How does your CooperateBot work (if you want to share?). Mine is OscillatingTwoThreeBot which IIRC cooperates in the dumbest possible way by outputting the fixed string “2323232323...”.
You will have to wait for next time’s obituary I’m afraid! I think Isusr should have a good grasp on the philosophical and ethical traditions I was attempting to channel with CooperateBot—while the insights are deep, I think the lengthy code is quite clear on the matter.
Can you tell us who is Insub and the story of your alliance with them?
I actually have no idea—I guess we are just two naturally very cooperative people!
Where did you get the name “Insub” from? Is there a more detailed report than in this post?
In the pie chart in the Teams section, you can see “CooperateBot [Larks]” and “CooperateBot [Insub]”
To clarify, the 8 all successfully recognize each other as clones, and the one who didn’t follow through submitted nothing? Relevant for scoring my predictions on the last comment thread.
8 players submitted legitimate CloneBots. 1 person submitted nothing. Multicore submitted EarlyBirdMimicBot.
Huh. I didn’t realize that was allowed.
The bots can access the number of the turn?? I thought that each pairing is an isolated iterated game that doesn’t know anything about the context.
Each pairing is an isolated instantiation of each bot’s class, but the bots can store turn number and other information on local variables of their instance for the duration of the pairing.
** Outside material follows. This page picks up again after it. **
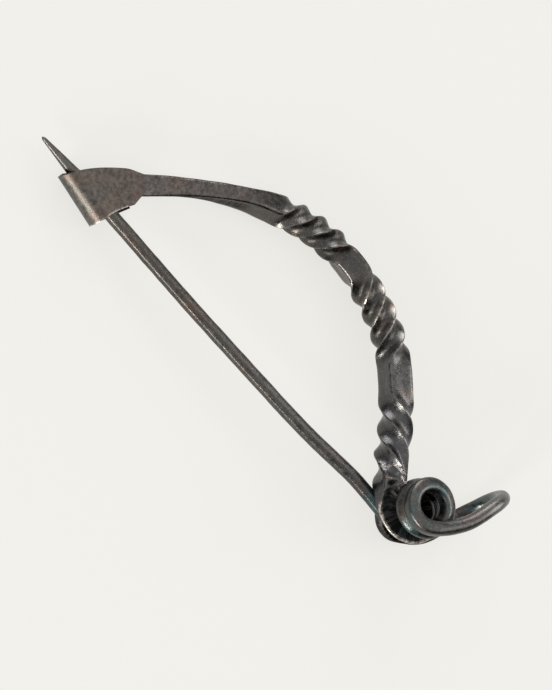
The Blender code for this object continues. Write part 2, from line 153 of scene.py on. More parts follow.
for degrees in range(BEND_ANGLE, 180, BEND_ANGLE):
    bulge = LOOP_BULGE * math.sin(math.radians(degrees))
    height = loop_middle + loop_half * math.cos(math.radians(degrees))
    bend.append((out[-1][0] + bulge * math.cos(heading), out[-1][1] + bulge * math.sin(heading), height))
loop = out + bend + back[::-1]
pin = []
for share, stray in PIN_LINE:
    drop = -PITCH + (PIN_IN_CATCH + PITCH) * float(smooth(share / PIN_SETTLED))
    pin.append((-share * PIN_LENGTH, -COIL_RADIUS + stray * PIN_SAG, drop))


def natural_spline(points):
    """A natural cubic spline through 3-D points: its knots, and the points at an array of distances."""
    points = np.array(points, float)
    chords = np.linalg.norm(np.diff(points, axis=0), axis=1)
    knots = np.concatenate(([0.0], np.cumsum(chords)))
    count = len(points)
    system = np.eye(count)
    right = np.zeros((count, 3))
    for i in range(1, count - 1):
        before, after = chords[i - 1], chords[i]
        system[i, i - 1:i + 2] = (before, 2.0 * (before + after), after)
        right[i] = 6.0 * ((points[i + 1] - points[i]) / after - (points[i] - points[i - 1]) / before)
    bends = np.linalg.solve(system, right)

    def at(distances):
        i = np.clip(np.searchsorted(knots, distances, side="right") - 1, 0, count - 2)
        width = chords[i][:, None]
        low = (knots[i + 1] - distances)[:, None] / width
        high = (distances - knots[i])[:, None] / width
        curve = (low**3 - low) * bends[i] + (high**3 - high) * bends[i + 1]
        return low * points[i] + high * points[i + 1] + curve * width**2 / 6.0

    return knots, at


knots, line_at = natural_spline(bow + near + loop + far + pin)
bow_end = knots[len(bow)] - SHOULDER_LEAD
loop_begin = knots[len(bow) + len(near) - 1]
pin_begin = knots[len(bow) + len(near) + len(loop) + len(far) - 1]
line_end = knots[-1]

# The sections along the line
# The strip is hammered flat and thickens into the square bar, which is twisted one way, back, and the first
# way again. A shoulder steps down to the neck, whose near side is lowered, most of all towards the coil,
# below a thin rim along its outer edge. The wire beyond it is nearly round.
BAR_SIDE = 4.2
HEAD_SIDE = 4.7
BAR_CORNER = 0.45
THIN_CORNER = 0.3
FACE_HOLLOW = 0.2
PLAIN_HOLLOW = 0.12
FULL_RATE = 24.0
STRIP_WIDTH = 3.8
WAIST_WIDTH = 3.0
STRIP_LENGTH = 18.0
ROOT_THICKNESS = 0.77
ROOT_LENGTH = 3.4
THICKENING = 24.0
GROWTH_START = 21.6
BAR_GROWTH = 8.4
# Where each twist begins and ends, as shares of the bow, and its turning in degrees
TWISTS = (
    (0.1, 0.333, -18.0),
    (0.333, 0.5285, -330.0),
    (0.556, 0.774, 348.0),
    (0.814, 1.028, -283.0),
    (1.0, 1.07, 13.0),
)
TWIST_EASE = 0.16
NECK_WIDTH = 3.7
NECK_LENGTH = 9.0
NECK_DEPTH = 3.7
DEPTH_LENGTH = 20.0
NECK_CORNER = 0.4
COIL_CORNER = 0.85
NECK_ROUNDING = 9.0
# Beyond the bow's end: where the neck's near side begins to be lowered, is lowest, and is back at full height
WEDGE_SPAN = (2.0, 6.0, 12.5, 17.5)
WEDGE_DEPTH = 0.85
OUTER_DROP = 0.72
RIM_WIDTH = 0.12
RIM_START = 0.72
RIM_EASE = 0.2
RIM_FOOT = 0.3
RIM_RISE = 0.4
SHOULDER_LENGTH = 1.8
SHOULDER_SLANT = 2.5
SLANT_REACH = 8.0
SHOULDER_SHIFT = 1.6
SHIFT_REACH = 4.5
NEAR_PIN_SHARE = 0.5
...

I thought that there are two cycles: an inner cycle which is an iterated game between two fixed opponents with over 100 rounds, and an outer cycle in which many such games are played between different pairs. The bots are aware of the history in the inner cycle but not in the outer cycle. So, I interpreted the “10 rounds” of the OP as 10 rounds of the outer cycle, in which many 100+ round games have already occured. But, then I dont understand how can the clone army coordinate on cooperating until outer round 90. Which leads me to suspect I’m misunderstanding something pretty basic?
The outer round number is what is passed to the init method of the bot class. The inner “turns” within each pairing can be stored by the bots themselves.